Systematic variation of central mass density slope in early-type galaxies

TL;DR

This study investigates how the total mass density slope varies in the central regions of early-type galaxies, revealing a non-universal profile that depends on galaxy mass and size, influenced by dissipative processes.

Contribution

It provides the first systematic analysis of the variation in density slopes in ETGs using detailed modeling and explores the impact of different dark matter profiles and galaxy properties.

Findings

Massive ETGs have near-isothermal density profiles.

Lower-mass ETGs exhibit steeper than isothermal profiles.

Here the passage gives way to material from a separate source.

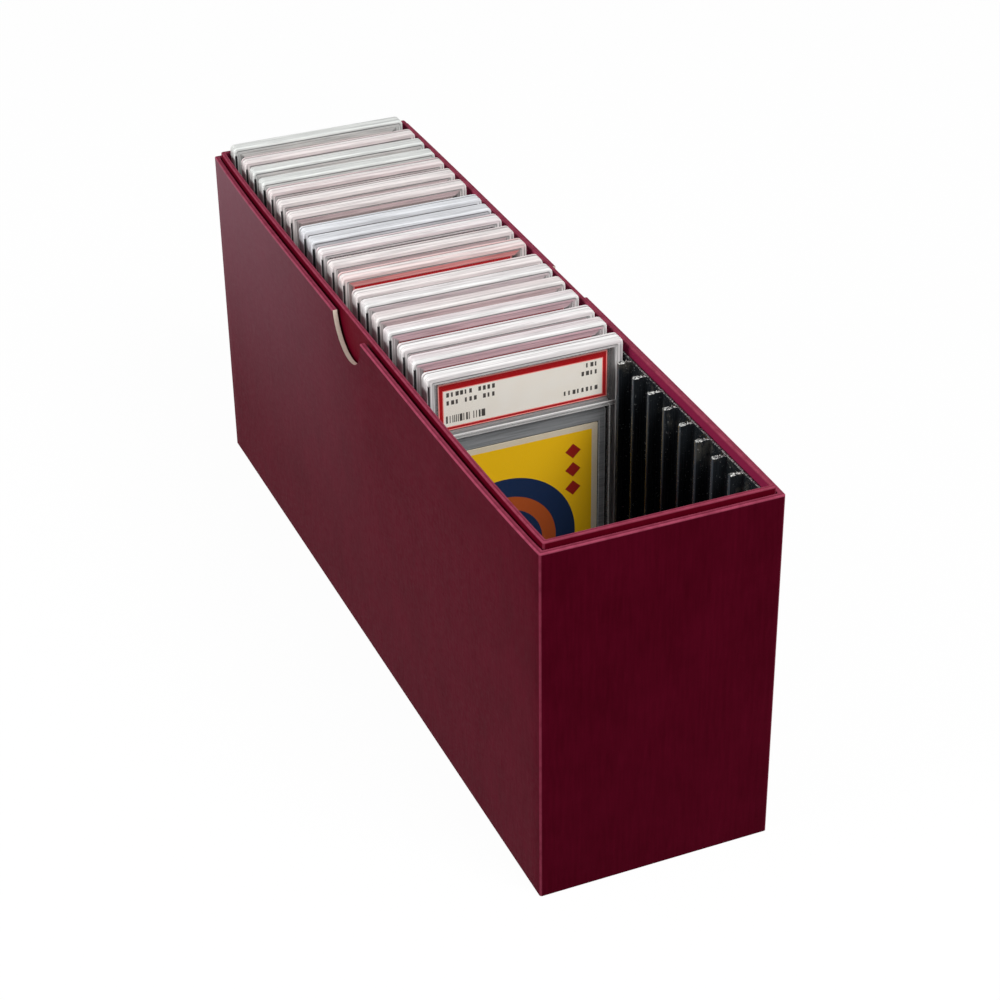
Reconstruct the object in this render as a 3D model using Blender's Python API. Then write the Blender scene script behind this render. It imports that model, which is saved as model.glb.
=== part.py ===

Density slope correlates with galaxy mass and size, indicating non-homology.

Abstract

We study the total density distribution in the central regions ($<\, 1$ effective radius, $R_{\rm e}$) of early-type galaxies (ETGs), using data from the SPIDER survey. We model each galaxy with two components (dark matter halo + stars), exploring different assumptions for the dark matter (DM) halo profile, and leaving stellar mass-to-light ($M_{\rm \star}/L$) ratios as free fitting parameters to the data. For a Navarro et al. (1996) profile, the slope of the total mass profile is non-universal. For the most massive and largest ETGs, the profile is isothermal in the central regions ($\sim R_{\rm e}/2$), while for the low-mass and smallest systems, the profile is steeper than isothermal, with slopes similar to those for a constant-M/L profile. For a concentration-mass relation steeper than that expected from simulations, the correlation of density slope with mass tends to flatten. Our results clearly point to a "non-homology" in the total mass distribution of ETGs, which simulations of galaxy formation suggest may be related to a varying role of dissipation with galaxy mass.